Results are generated to _work/shared/:

  • *.jsonl files are the dataset, where each file stores one field of all samples, and each line stores the field for one sample.

  • filtered-counters.json is the combined count of samples discarded during collection.

Apply methodologies (non task-specific part)

Requires the dataset at _work/shared/.

python -m tseval.main get_splits --seed=7 --split=Full

Results are generated to _work/split/Full/:

  • $X-$Y.json, where X in {MP, CP, T} and Y in {train, val, test_standard}; and $X1-$X2-test_common.json, where X1, X2 in {MP, CP, T}.

    • each file contains a list of ids.

    • MP = mixed-project; CP = cross-project; T = temporally.

    • train = training; val = validation; test_standard = standard test; test_common = common test.

Apply methodologies (task-specific part)

Requires the dataset at _work/shared/ and the splits at _work/split/Full/.

From this point on, we define two variables to use in our commands:

  • $task: to indicate the targeted code summarization task.

    • CG: comment generation.
    • MN: method naming.
  • $method: to indicate the methodology used.

    • MP: mixed-project.
    • CP: cross-project.
    • T: temporally.
python -m tseval.main exp_prepare \
    --task=$task \
    --setup=StandardSetup \
    --setup_name=$method \
    --split_name=Full \
# Example: python -m tseval.main exp_prepare \
#    --task=CG \
#    --setup=StandardSetup \
#    --setup_name=T \
#    --split_name=Full \
#    --split_type=T

Results are generated to _work/$task/setup/$method/:

  • data/ contains the dataset (jsonl files) and splits (ids in Train/Val/TestT/TestC sets).

  • setup_config.json documents the configurations of this methodology.

Code for Training and Evaluating Models

Prepare the Python environments for ML models

Requires Anaconda/Miniconda, and the models' source code at _work/src/.

python -m tseval.main prepare_envs --which=$model_cls
# Example: python -m tseval.main prepare_envs --which=TransformerACL20

Where the $model_cls for each model can be looked up in this table (Transformer and Seq2Seq are using the same model class and environment):

$task $model_cls Model
CG DeepComHybridESE19 DeepComHybrid
CG TransformerACL20 Transformer
CG TransformerACL20 Seq2Seq
MN Code2VecPOPL19 Code2Vec
MN Code2SeqICLR19 Code2Seq

The name of the conda environment created is tseval-$task-$model_cls.

Train ML models under a methodology

Requires the dataset at _work/$task/setup/$method/, and activating the right conda environment (conda activate tseval-$task-$model_cls).
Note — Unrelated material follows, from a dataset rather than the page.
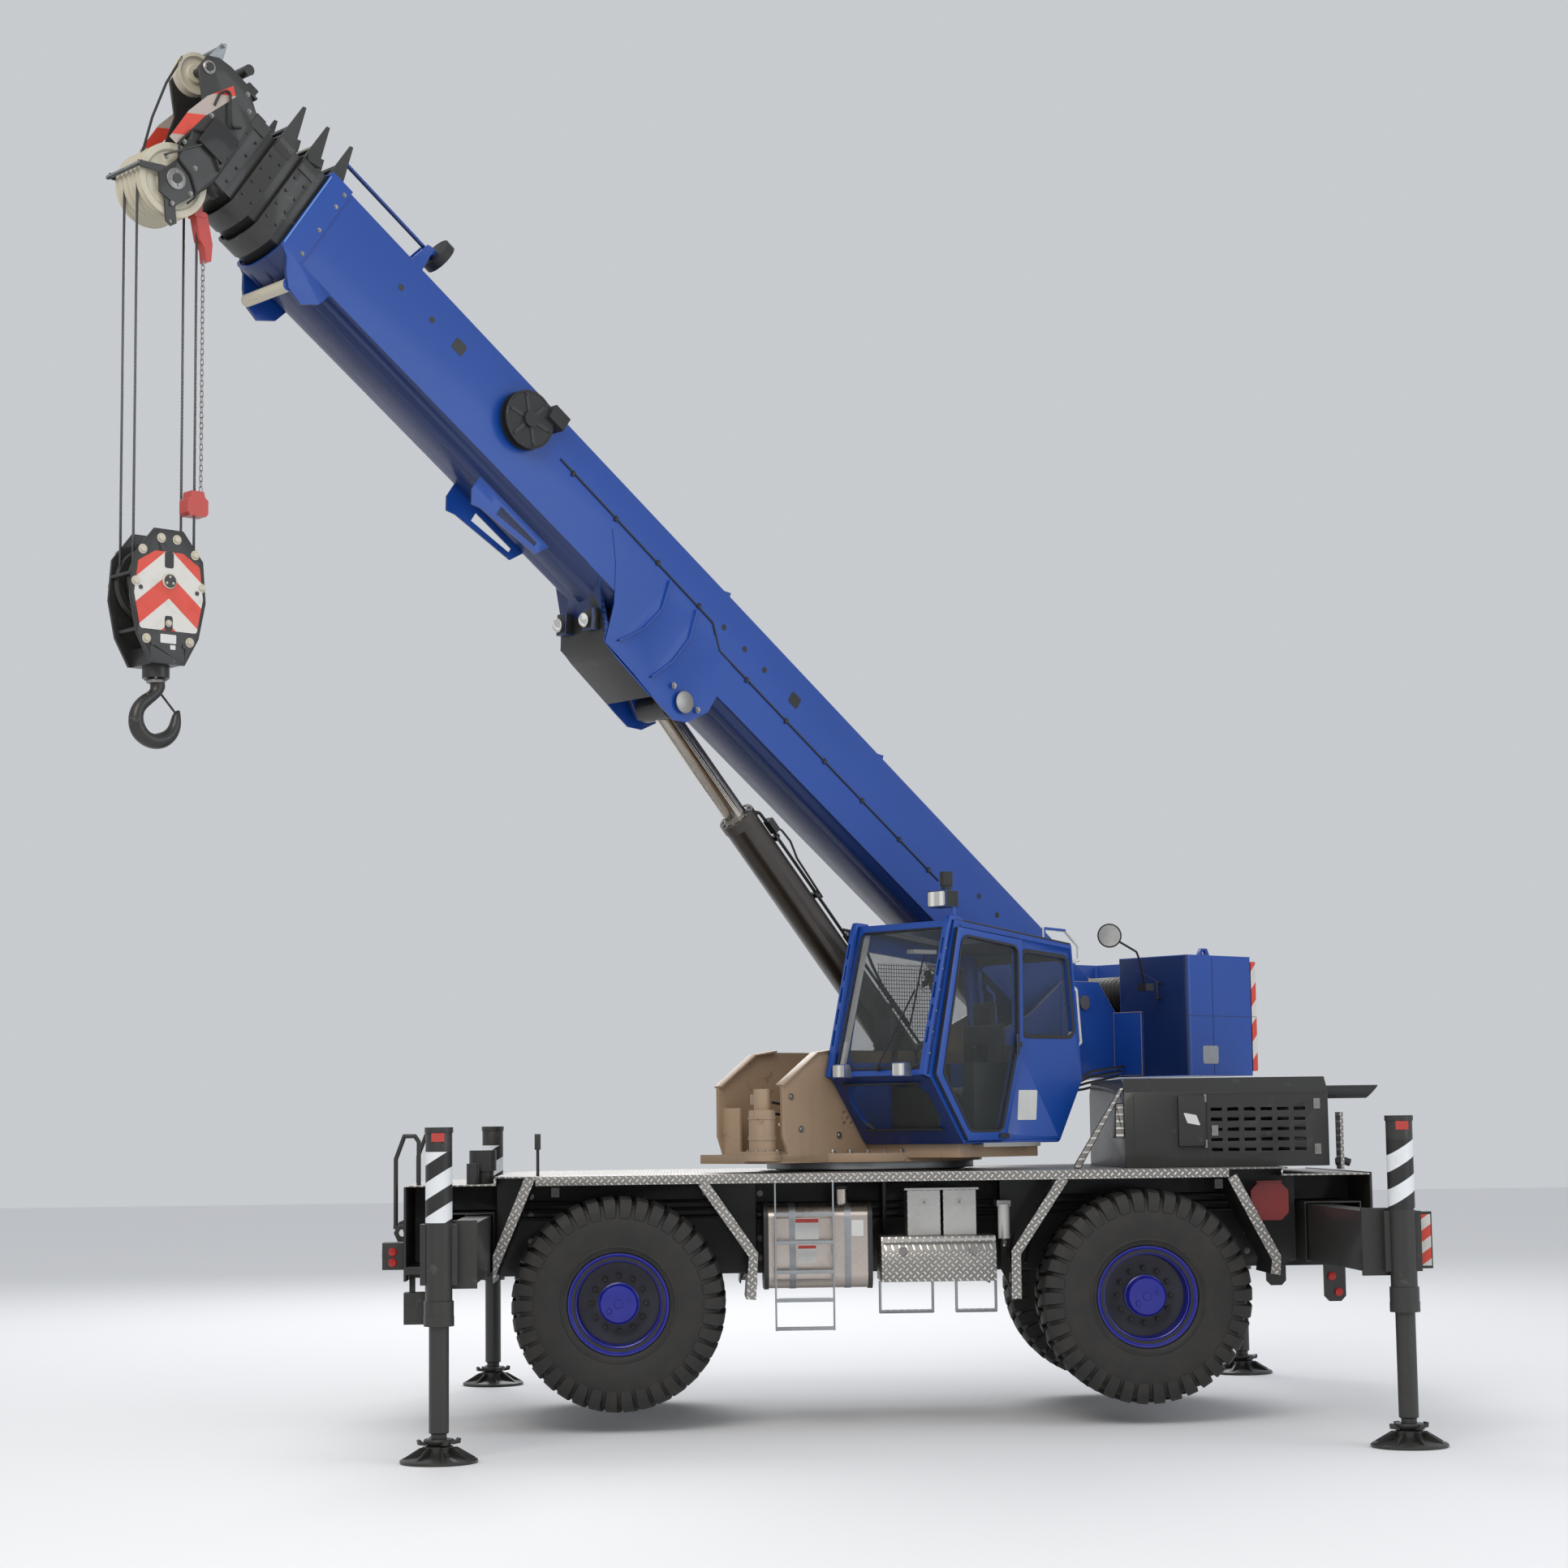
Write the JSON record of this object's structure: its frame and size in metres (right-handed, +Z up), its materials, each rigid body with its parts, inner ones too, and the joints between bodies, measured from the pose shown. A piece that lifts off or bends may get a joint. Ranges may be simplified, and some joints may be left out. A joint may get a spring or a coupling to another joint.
{
  "type": "rough terrain crane",
  "caption": "Two-axle rough terrain crane on outriggers, with slewing cab, telescopic boom, luffing cylinder, hook block and steered wheels.",
  "frame": {"origin": "on the ground, under the middle of the whole machine's bounding box", "axes": "+X forward along the carrier, +Y to its left, +Z up"},
  "size_m": [9.3906, 8.0076, 9.7751],
  "materials": {
    "barrel_dark": "satin",
    "boom_blue": "gloss",
    "cab_blue": "gloss",
    "cab_trim": "matte",
    "charcoal": "satin",
    "chrome_rod": "polished",
    "door_frame": "satin",
    "engine_grey": "matte",
    "frame_dark": "satin",
    "galvanised": "satin",
    "glass": "clear",
    "hook_black": "satin",
    "jack_grey": "satin",
    "rim_blue": "gloss",
    "rope_steel": "satin",
    "sand": "satin",
    "seat_dark": "matte",
    "section_grey": "satin",
    "sheave_sand": "satin",
    "tank_steel": "polished",
    "tread_plate": "satin",
    "tyre": "matte"
  },
  "bodies": {
    "carrier": {"carrier_frame": "frame_dark", "deck": "tread_plate", "mudguards": "charcoal", "engine_hood": "charcoal", "engine_block": "engine_grey", "exhaust": "barrel_dark", "fuel_tank": "tank_steel", "toolboxes": "tread_plate", "ladder": "galvanised", "front_fittings": "charcoal", "front_axle": "frame_dark", "rear_axle": "frame_dark", "slew_ring": "galvanised"},
    "superstructure": {"turntable": "sand", "slew_drive": "sand", "counterweight": "boom_blue", "winches": "sand", "cab_shell": "cab_blue", "cab_glass": "glass", "seat": "seat_dark", "console": "cab_trim", "boom_pin": "galvanised"},
    "cab_door": {"cab_door": "door_frame", "door_glass": "glass"},
    "boom_base": {"boom_base": "boom_blue", "cable_reel": "door_frame", "luff_pin": "galvanised"},
    "boom_section_2": {"boom_section_2": "section_grey"},
    "boom_section_3": {"boom_section_3": "section_grey"},
    "boom_section_4": {"boom_section_4": "section_grey", "head_sheaves": "sheave_sand"},
    "luff_rod": {"luff_rod": "chrome_rod"},
    "luff_barrel": {"luff_barrel": "barrel_dark"},
    "falls": {"hoist_falls": "rope_steel"},
    "hook_block": {"hook_block": "hook_black", "block_sheaves": "sheave_sand"},
    "hook": {"hook": "hook_black"},
    "knuckle_fl": {"knuckle_fl": "frame_dark"},
    "wheel_fl": {"rim_fl": "rim_blue", "tyre_fl": "tyre"},
    "outrigger_fl": {"outrigger_beam_fl": "jack_grey"},
    "jack_fl": {"jack_leg_fl": "jack_grey"},
    "knuckle_fr": {"knuckle_fr": "frame_dark"},
    "wheel_fr": {"rim_fr": "rim_blue", "tyre_fr": "tyre"},
    "outrigger_fr": {"outrigger_beam_fr": "jack_grey"},
    "jack_fr": {"jack_leg_fr": "jack_grey"},
    "knuckle_rl": {"knuckle_rl": "frame_dark"},
    "wheel_rl": {"rim_rl": "rim_blue", "tyre_rl": "tyre"},
    "outrigger_rl": {"outrigger_beam_rl": "jack_grey"},
    "jack_rl": {"jack_leg_rl": "jack_grey"},
    "knuckle_rr": {"knuckle_rr": "frame_dark"},
    "wheel_rr": {"rim_rr": "rim_blue", "tyre_rr": "tyre"},
    "outrigger_rr": {"outrigger_beam_rr": "jack_grey"},
    "jack_rr": {"jack_leg_rr": "jack_grey"}
  },
  "joints": [
    {"name": "slew", "type": "hinge", "parent": "carrier", "child": "superstructure", "pos_m": [-0.70533, -0.57885, 1.99], "axis": [0, 0, 1], "continuous": true},
    {"name": "luff", "type": "hinge", "parent": "superstructure", "child": "boom_base", "pos_m": [-2.35233, -1.96084, 3.28], "axis": [0.6428, -0.766, 0], "range_deg": [-36.5, 40.5]},
    {"name": "luff_rod_pivot", "type": "hinge", "parent": "boom_base", "child": "luff_rod", "pos_m": [0.95258, 0.8123, 5.49749], "axis": [0.6428, -0.766, 0], "range_deg": [-5.97, 6.58]},
    {"name": "luff_stroke", "type": "slide", "parent": "luff_rod", "child": "luff_barrel", "axis": [-0.53, -0.4447, -0.722], "range_m": [-0.95075, 1.05275]},
    {"name": "telescope_2", "type": "slide", "parent": "boom_base", "child": "boom_section_2", "axis": [0.6236, 0.5233, 0.5807], "range_m": [0, 7.8]},
    {"name": "telescope_3", "type": "slide", "parent": "boom_section_2", "child": "boom_section_3", "axis": [0.6236, 0.5233, 0.5807], "range_m": [0, 7.8]},
    {"name": "telescope_4", "type": "slide", "parent": "boom_section_3", "child": "boom_section_4", "axis": [0.6236, 0.5233, 0.5807], "range_m": [0, 7.8]},
    {"name": "falls_plumb", "type": "hinge", "parent": "boom_section_4", "child": "falls", "pos_m": [4.32211, 3.63968, 8.73326], "axis": [0.6428, -0.766, 0], "range_deg": [-41, 37]},
    {"name": "hook_hoist", "type": "slide", "parent": "falls", "child": "hook_block", "axis": [0, 0, -1], "range_m": [-1.4852, 1.64577], "deforming": ["hoist_falls"]},
    {"name": "hook_swivel", "type": "hinge", "parent": "hook_block", "child": "hook", "pos_m": [4.32211, 3.63968, 5.26326], "axis": [0, 0, 1], "continuous": true},
    {"name": "door_slide", "type": "slide", "parent": "superstructure", "child": "cab_door", "axis": [-0.766, -0.6428, 0], "range_m": [0, 0.6]},
    {"name": "steer_fl", "type": "hinge", "parent": "carrier", "child": "knuckle_fl", "pos_m": [1.29467, 0.27115, 0.959], "axis": [0, 0, 1], "range_deg": [-20, 20]},
    {"name": "wheel_spin_fl", "type": "hinge", "parent": "knuckle_fl", "child": "wheel_fl", "pos_m": [1.29467, 0.59115, 0.959], "axis": [0, 1, 0], "continuous": true},
    {"name": "beam_fl", "type": "slide", "parent": "carrier", "child": "outrigger_fl", "axis": [0, 1, 0], "range_m": [-1.78, 0]},
    {"name": "jack_fl", "type": "slide", "parent": "outrigger_fl", "child": "jack_fl", "axis": [0, 0, -1], "range_m": [-0.6, 0]},
    {"name": "steer_fr", "type": "hinge", "parent": "carrier", "child": "knuckle_fr", "pos_m": [1.29467, -1.42885, 0.959], "axis": [0, 0, 1], "range_deg": [-20, 20]},
    {"name": "wheel_spin_fr", "type": "hinge", "parent": "knuckle_fr", "child": "wheel_fr", "pos_m": [1.29467, -1.74885, 0.959], "axis": [0, 1, 0], "continuous": true},
    {"name": "beam_fr", "type": "slide", "parent": "carrier", "child": "outrigger_fr", "axis": [0, -1, 0], "range_m": [-1.78, 0]},
    {"name": "jack_fr", "type": "slide", "parent": "outrigger_fr", "child": "jack_fr", "axis": [0, 0, -1], "range_m": [-0.6, 0]},
    {"name": "steer_rl", "type": "hinge", "parent": "carrier", "child": "knuckle_rl", "pos_m": [-2.70533, 0.27115, 0.959], "axis": [0, 0, 1], "range_deg": [-20, 20]},
    {"name": "wheel_spin_rl", "type": "hinge", "parent": "knuckle_rl", "child": "wheel_rl", "pos_m": [-2.70533, 0.59115, 0.959], "axis": [0, 1, 0], "continuous": true},
    {"name": "beam_rl", "type": "slide", "parent": "carrier", "child": "outrigger_rl", "axis": [0, 1, 0], "range_m": [-1.78, 0]},
    {"name": "jack_rl", "type": "slide", "parent": "outrigger_rl", "child": "jack_rl", "axis": [0, 0, -1], "range_m": [-0.6, 0]},
    {"name": "steer_rr", "type": "hinge", "parent": "carrier", "child": "knuckle_rr", "pos_m": [-2.70533, -1.42885, 0.959], "axis": [0, 0, 1], "range_deg": [-20, 20]},
    {"name": "wheel_spin_rr", "type": "hinge", "parent": "knuckle_rr", "child": "wheel_rr", "pos_m": [-2.70533, -1.74885, 0.959], "axis": [0, 1, 0], "continuous": true},
    {"name": "beam_rr", "type": "slide", "parent": "carrier", "child": "outrigger_rr", "axis": [0, -1, 0], "range_m": [-1.78, 0]},
    {"name": "jack_rr", "type": "slide", "parent": "outrigger_rr", "child": "jack_rr", "axis": [0, 0, -1], "range_m": [-0.6, 0]}
  ],
  "couplings": [
    {"joint": "luff_rod_pivot", "follows": "luff", "ratio": 0.15},
    {"joint": "luff_stroke", "follows": "luff", "m_per_rad": 1.461},
    {"joint": "telescope_3", "follows": "telescope_2", "ratio": 1},
    {"joint": "telescope_4", "follows": "telescope_2", "ratio": 1},
    {"joint": "falls_plumb", "follows": "luff", "ratio": -1},
    {"joint": "hook_hoist", "follows": "luff", "m_per_rad": 2.3},
    {"joint": "steer_fr", "follows": "steer_fl", "ratio": 1},
    {"joint": "steer_rr", "follows": "steer_rl", "ratio": 1}
  ]
}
python -m tseval.main exp_train \
    --task=$task \
    --setup_name=$method \
    --model_name=$model_cls \
    --exp_name=$exp_name \
    --seed=$seed \
# Example: python -m tseval.main exp_train \
#     --task=CG \
#     --setup_name=T \
#    --model_name=TransformerACL20 \
#    --exp_name=Transformer \
#    --seed=4182

Where $exp_name is the name of the output directory; $seed is the random seed (integer) to control the random process in the experiments (the --seed=$seed argument can be omitted for a random run using the current timestamp as seed); $model_args is potential additional arguments for the model and can be looked up in the following table:

$task Model $model_args
CG DeepComHybrid (empty)
CG Transformer (empty)
CG Seq2Seq --use_rnn=True
MN Code2Vec (empty)
MN Code2Seq (empty)

Results are generated to _work/$task/exp/$method/$exp_name/:

  • model/ the trained model.

  • Other files documents the configurations for initializing and training the model.

Evaluate ML models

Requires the dataset at _work/$task/setup/$method/, the trained model at _work/$task/exp/$method/$exp_name/, and activating the right conda environment (conda activate tseval-$task-$model_cls).
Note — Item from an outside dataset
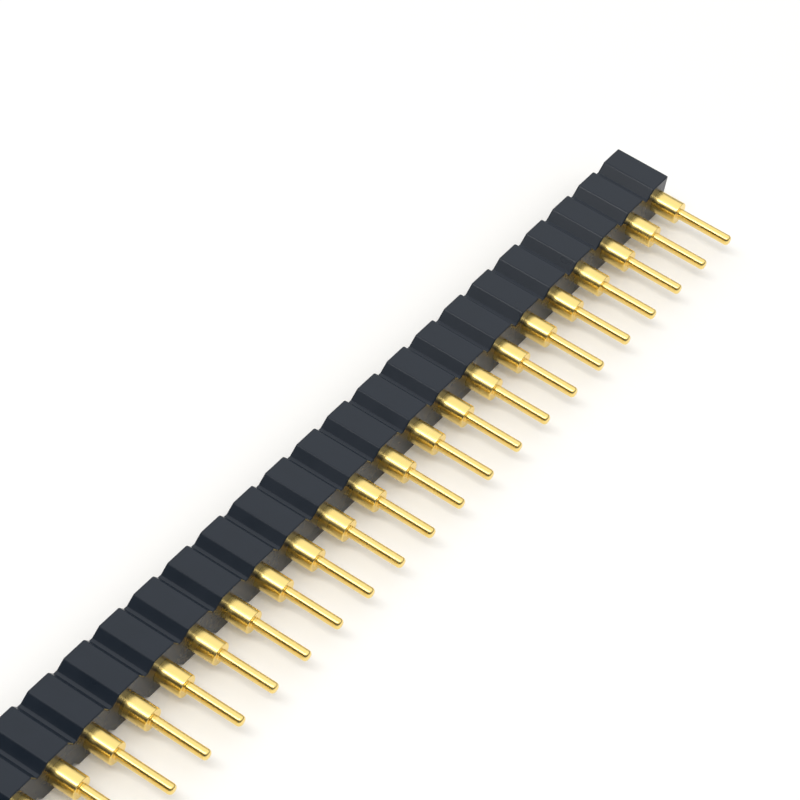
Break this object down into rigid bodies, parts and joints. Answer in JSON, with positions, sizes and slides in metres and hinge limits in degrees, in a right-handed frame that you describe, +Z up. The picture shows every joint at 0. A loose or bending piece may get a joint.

for $action in val test_standard test_common; do
    python -m tseval.main exp_eval \
        --task=$task \
        --setup_name=$method \
        --exp_name=$exp_name \
# Example: for $action in val test_standard test_common; do
#    python -m tseval.main exp_eval \
#        --task=CG \
#        --setup_name=T \
#        --exp_name=Transformer \
#        --action=$action

Results are generated to _work/$task/result/$method/$exp_name/:

  • $X_predictions.jsonl: the predictions.

  • $X_golds.jsonl: the golds (ground truths).

  • $X_eval_time.jsonl: the time taken for the evaluation.

  • Where $X in {val, test_standard, test_common-$method-$method1 (where $method1 != $method)}.

Compute automatic metrics

Requires the evaluation results at _work/$task/result/$method/$exp_name/, and the use of tseval environment (conda activate tseval).

for $action in val test_standard test_common; do
    python -m tseval.main exp_compute_metrics \
        --task=$task \
        --setup_name=$method \
        --exp_name=$exp_name \
# Example: for $action in val test_standard test_common; do
#    python -m tseval.main exp_compute_metrics \
#        --task=CG \
#        --setup_name=T \
#        --exp_name=Transformer \
#        --action=$action

Results are generated to _work/$task/metric/$method/$exp_name/:

  • $X_metrics.json and $X_metrics.json: the average of automatic metrics.

  • $X_metrics_list.pkl: the (compressed) list of automatic metrics per sample.

  • Where $X in {val, test_standard, test_common-$method-$method1 (where $method1 != $method)}.